With nothing separating us but a few feet and some dangling steel chains, we can see right into the kitchen area. There is a both quite literal and figurative openness about this, attesting to the team’s pride in the fact that their food is totally “manmade by humans” and uses both locally-sourced and fair trade ingredients, as indicated on the rustic brown paper menu – seeing is believing, after all.
Yet more impressive, however, is the massive shipping container inside which the kitchen is situated, an idea drawn from the Shoreditch “Boxpark”, which helps maintain coherence between the Exeter and St Ives branches, Richard tells us as we await our food. We also learn of the newly-installed barbeque smoker, allowing for 12 hour smoking sessions to ensure maximum meaty tenderness, and that each platter was carefully amalgamates head chef Alex’s travelling experience – a lot to look forward to then.
The food arrives within 15 minutes – a short wait even for a not-so busy day – and my, is it beautiful.
The Hub Burger is soft and succulent owing to its ever-so-slight rareness, oozing with flavour with every bite. The Swiss cheese and “Hub sauce” – God, I wish I knew what it was – perfectly blend to compliment both the burger and the bacon, which is cooked to absolute perfection: thin streaks, crisp at the edges, and a little bite in the middle. Stunning.
Betsy is an equal babe of a burger. Though its main constituent is “falafel”, a name bringing connotations of the dry and unexciting Greek mezze dish, this version flaunts and wholly owns the homemade vibe, with its crumbly chickpea texture nicely held by the reasonably heated sweet chilli jam. The charred sweet corn pieces seemingly sheared straight from the cob add an unexpected textural juxtaposition, while the avocado salsa, though not contributing flavourfully to the dish, carries welcome moisture.
My favourite, though, is the Double Double. Here, the oak smoked nature of the hot dog shines through, giving it a gourmet feel, which perfectly intermingles with the tender strips of BBQ pulled pork.
Upon the recommendation of our friendly waiter, each is served with an aside of hand cut fries, onion rings, pickles and coleslaw. Despite our scepticism with regards to the onion rings and pickles, we are pleasantly surprised: the onion rings are crunchy, not greasy, with properly cooked onions on the inside (something none of us have ever experienced!), and the pickles taste fresh and juicy – nothing like the floppy grim gherkins to which we’ve become accustomed through years of festival dining.

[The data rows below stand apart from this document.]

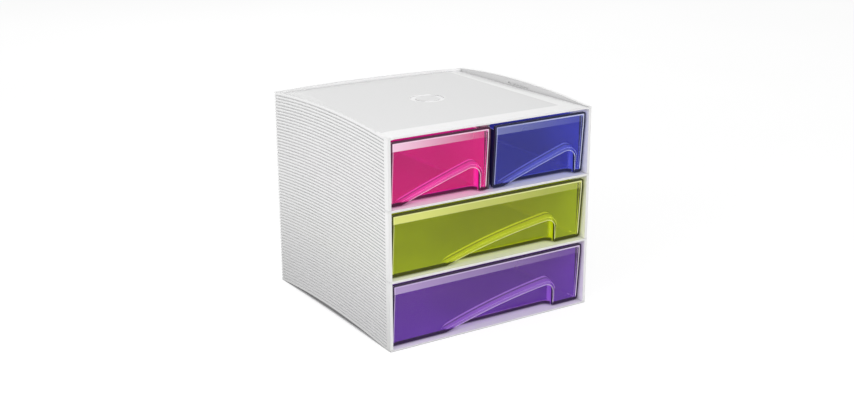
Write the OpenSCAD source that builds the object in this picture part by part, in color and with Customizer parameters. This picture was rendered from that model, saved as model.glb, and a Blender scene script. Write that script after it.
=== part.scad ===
// Desktop drawer tower: a white ribbed case with two narrow drawers above two full-width ones.
// Each drawer front has a swept finger scoop moulded into its lower edge.
// The case stands on z = 0, its open front faces -Y, and x = 0 is its middle plane.

/* [Case] */
// Width over both side panels
case_w = 186; // [160:1:230]
// Depth of a side panel
side_d = 184; // [150:1:230]
// How far the back panel bows out behind the side panels
back_bow = 8; // [4:0.5:14]
// Thickness of a side panel, ribs included
side_t = 2.4; // [2:0.1:4]
// Thickness of the back panel
back_t = 2.4; // [1.6:0.1:4]
// Height of one tier, from shelf top to shelf top
tier_h = 54.8; // [45:0.2:75]
// Rise of the arched top and bottom edges of a side panel
arch_rise = 4.5; // [2:0.5:8]

/* [Ribbed sides] */
// Width of the smooth strip along the front edge
strip_w = 5.5; // [4:0.5:10]
// Number of ribs from bottom to top
rib_count = 64; // [40:2:76]
// Width of the groove between two ribs
groove_w = 1.1; // [0.6:0.1:1.3]
// Depth of the groove between two ribs
groove_depth = 0.7; // [0.2:0.1:0.8]
// Length of the slot on the inner face of a rim
slot_l = 28.6; // [16:0.2:60]
// Height of the slot on the inner face of a rim
slot_h = 1.4; // [1:0.1:2]
// Height of that slot above the top panel
slot_rise = 1.4; // [0.8:0.1:2]
// Depth of the slot on the inner face of a rim
slot_depth = 1.1; // [0.5:0.1:1.2]
// Width and height of the ledges that carry the shelves
ledge = 2; // [1.2:0.1:2.4]

/* [Shelves, base and divider] */
// Thickness of a shelf
shelf_t = 1.8; // [1.6:0.1:3]
// Thickness of the base floor
base_t = 1; // [1:0.1:2.4]
// Height of the upstands along the base
upstand_h = 8; // [5:0.5:14]
// Thickness of the upstands along the base
upstand_t = 1.8; // [1.2:0.1:2.2]
// Thickness of the divider between the narrow bays
divider_t = 2; // [1.6:0.1:3]
// Set-back of the divider behind the front
divider_set_back = 8; // [7:0.5:20]
// Width of the seam around the ends of shelves, base and top
seam = 0.15; // [0.1:0.05:0.3]

/* [Top panel] */
// Thickness of the top panel
top_t = 1.4; // [1.2:0.1:2.4]
// Width of the sloping margin around the level field, widest at the back
margin_w = 17; // [12:1:26]
// Fall of the margin along the back
back_drop = 2.7; // [1.5:0.1:3.2]
// Fall of the margin along the front
front_drop = 0.3; // [0.2:0.1:1]
// Fall of the side margins where they start at the front
side_drop = 0.8; // [0.4:0.1:1.2]
// Outer diameter of the moulded ring
ring_d = 28; // [18:1:40]
// Width of the moulded ring
ring_w = 4; // [2:0.5:6]
// Depth of the moulded ring
ring_depth = 0.6; // [0.3:0.1:0.8]

/* [Drawers] */
// Gap between the front of a drawer and the case, on each side
side_gap = 1.4; // [0.8:0.1:2.4]
// Gap between the two narrow fronts
middle_gap = 4.2; // [3:0.1:8]
// Gap between a drawer and the shelf that it slides on
slide_gap = 0.8; // [0.3:0.1:1.2]
// Gap between the top of a front and the shelf above
top_gap = 2.4; // [1:0.1:3]
// Set-back of a drawer front from the front edge of the case
front_set_back = 2.2; // [0:0.1:3]
// Thickness of a drawer front
front_t = 2; // [1.6:0.1:2.6]
// Height of the upright band along the top of a front
band_h = 7.5; // [6:0.5:14]
// How far a front leans back below its band
lean = 3.2; // [2:0.2:5]
// Corner radius of a front
corner_r = 2; // [1:0.5:4]
// Thickness of the walls and floor of a tray
wall_t = 1.6; // [1.2:0.1:2.2]
// Height of the walls of a tray
wall_h = 46; // [20:1:47]
// Radius of the outer edges of a tray
tray_r = 4; // [3:0.5:8]
// Distance from the side of a front to the tray's wall
tray_inset = 1; // [0.8:0.1:3]
// Gap between the back of a tray and the back panel
rear_gap = 3; // [1:0.5:10]

/* [Finger scoops] */
// Height of a scoop at its peak, on its back wall
scoop_h = 21.8; // [16:0.1:26]
// Depth of a scoop behind the upright band
scoop_d = 10.5; // [8:0.1:11.4]
// Radius of the corner at the peak
scoop_r = 8; // [4:0.5:9]
// Slope of the short side of a scoop, in degrees from upright
scoop_slope = 6; // [4:0.5:20]
// Rise of a scoop's ceiling towards the back wall, in degrees
ceiling_rise = 13; // [4:1:18]
// Turn of a scoop towards its short side, in degrees from straight back
scoop_turn = 22; // [0:1:26]
// Width of the swept wall at the steep end of a scoop
short_flank = 13; // [13:0.5:18]
// Distance from the left of a wide front to the start of its scoop
wide_start = 47; // [30:1:60]
// Distance from the foot of a wide scoop to the right of its front
wide_end = 22.4; // [12:0.1:40]
// Radius of the long side of a wide scoop
wide_long_r = 450; // [300:10:1200]
// Width of the swept wall at the long end of a wide scoop
wide_flank = 24; // [14:0.5:30]
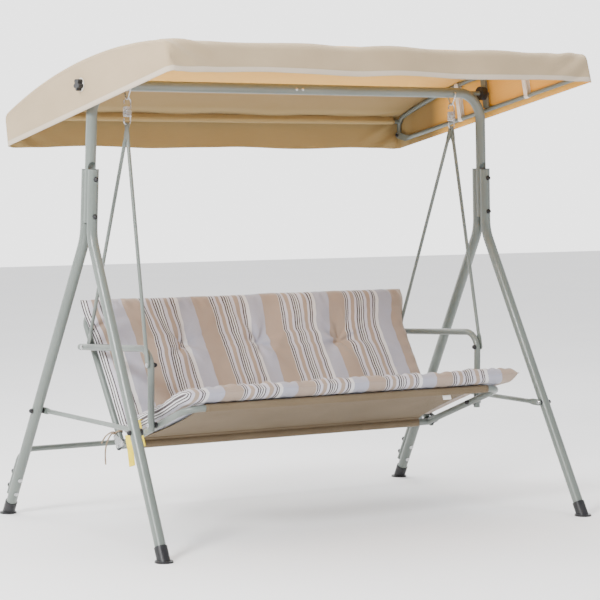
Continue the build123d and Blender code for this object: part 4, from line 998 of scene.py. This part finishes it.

Honestly, I have no idea why the coleslaw is so good; it just is (at this point we’re enjoying the food so much that we begin to think that we have been slipped something). And finally, the hand-cut chips: wow. Even as a team of self-confessed fussy chip selectors, we are swayed: the outer crunch and inner softness of a thick chip, but in thin fry format.
Utterly romanced by the food, we’re tempted to award a solid 5 stars for everything. But no, we must find something – constructive criticism is always good, right?
To the “Hub Box”, I award 4.75/5 stars. Why the 0.25 off, you ask? The wooden cutlery. Unable to get our small female hands around the vast burgers, we had to resort to ineffective wooden cutlery, which left our plates looking like a natural disaster had hit them; fine with mates, not great for dates.
Nonetheless, that’s obviously not enough to dissuade us from a second, third, fourth (you get the idea) trip – especially for some of that epic bacon after a Cheesey’s hangover.
Thank God, then, that this “pop-up” restaurant is actually sticking around for 3 years; long enough to see us until the end of our degrees.